Review: The Life and Death of Sophie Stark by Anna North

The Life and Death of Sophie Stark (Hachette Australia, Nov. 2015) is a story of enchantment, illusion and compulsion that asks: what are we willing to sacrifice in the pursuit of great art?

It’s easy to feel like all the good art has already been made, like everything you grew up loving was gone before you got there. It’s especially easy to feel this way if you always wanted to be a writer and then, by the time you finally started to become one, writing was valued so little that you were apparently supposed to give it away for free. And you saw the same thing happening with music, and you realised that movies would probably be next, until the only things assigned any worth anymore were the shittiest, schlockiest, most actually worthless. If you’ve seen all this, then it’s hard to understand why smart people would keep trying to make good work, why they don’t burn their laptops and their guitars and their cameras and move to Antarctica or something. 

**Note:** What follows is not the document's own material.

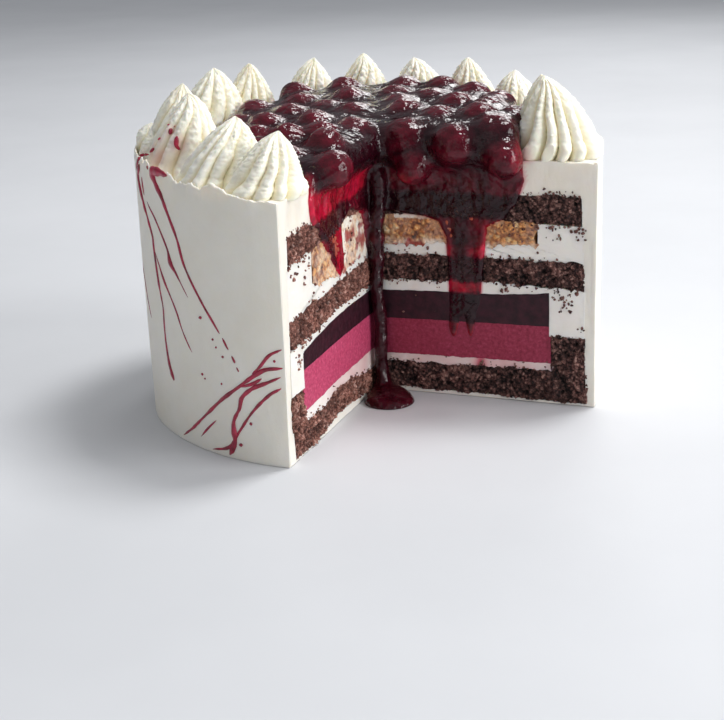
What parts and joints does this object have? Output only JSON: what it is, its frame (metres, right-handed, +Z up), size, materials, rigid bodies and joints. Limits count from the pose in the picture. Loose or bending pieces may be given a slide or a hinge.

Sophie Stark is a filmmaker, sister, stalker, lover, wife and little lost girl. She’s also an illusion. An enigma. In fact, Sophie Stark isn’t even really her real name. Through stories, recollections, emails and film reviews, North creates a fragmented portrait of an artist, in which she is careful to render her subject slightly out of focus to keep her reader asking: who is Sophie Stark?

The Life and Death of Sophie Stark is the story of a woman consumed by her art—a novel that examines that often romanticised figure of the artistic genius and considers the sacrifices artists are willing to demand of themselves and those around them in the name of art. It also asks more insidious questions: what ills are we willing to overlook in the name of art, what do we permit artists to get away with and what harm do we allow them to do to themselves in the hope that their behaviour is somehow part of their creative process? On a more practical level, it’s a story about the relationship between creativity and mental illness.

In Sophie Stark’s own words, she ‘makes movies about people.’ Her main critic, Ben, is more specific: ‘Her films to date have been stories of strange and lonely people trying to carve out lives for themselves, and only for themselves.’ Sophie sees her films as a means to understand those around her—her way of connecting with the world—and many of her viewers agree. But others argue that in her work she merely holds a mirror to herself.

In the beginning, she sees film as a medium for communicating something inexpressible, a way to connect with people. She explains during a guest lecture:

There were things I wanted to talk about in the world … but I had a hard time expressing them in words. So I learned to draw, and I did that for a little bit, and it was closer. And then I learned to take photos, and that was even closer, but it still wasn’t right. Finally when I was in college I learned how to make movies, and that was the closest, even though there’s always a gap between what I want and what’s on the screen.

But her struggle to fill that gap only makes it increasingly difficult for her to connect with the world, as she tells the students: ‘Nothing has driven me further away from people than making movies.’

North builds her image of Sophie through the stories of others. There’s Allison, who meets Sophie when both are in their early twenties and newly arrived in New York. Allison makes up a story to cover her past and Sophie turns the story into a film and casts Allison in the lead. The pair embark on an intense love affair until Sophie proves that she’s willing to do whatever is necessary to get the best performance out of Allison.

Later, Sophie takes her husband’s story of his mother’s death and reworks it for the camera with no regard for his feelings. And much earlier, for her first student film, she stalks a fellow student and provokes an attack on her person to create a dramatic ending.

By presenting Sophie through the stories of those around her North renders Sophie enigmatic and unknowable. So much so, that at times she’s more cliche than character: Brilliant, yet cold. The sexually fluid, strong-yet-fragile artist. Pale skinned with dark cropped hair. Elfin. Of course. A grown woman with childlike habits and temperament. A girl hiding behind an illusion of herself. In portraying Sophie through the eyes of those closest to her, North casts her in a hazy, romantic light: the stories are told by the people she hurts most, but also the people who find themselves under her thrall.

The Life and Death of Sophie Stark both critiques and celebrates the figure of the artist and posits that the desire to make art is a compulsion rather than a choice. However, North appears to glory in this all-consuming and often self-destructive pursuit, seemingly as enchanted by Sophie as her characters are.

That said, the questions North raises are important ones for artists and for society at large, namely: is art worth the risk? And, even if it’s not, does the artist have a choice? They are questions artists have been puzzling over as long as they’ve been making art, and in North’s narrative I found echoes of Donna Tartt’s The Goldfinch (2013) and Marisha Pessl’s Night Film (2013). They’re also questions I personally find intriguing, and combined with North’s clean yet immersive prose, they kept me reading. But the story itself is somewhat self-indulgent—art gazing at its own reflection. A little too precious for my tastes.

Thank you to the publisher for providing a copy of the book in exchange for an honest review.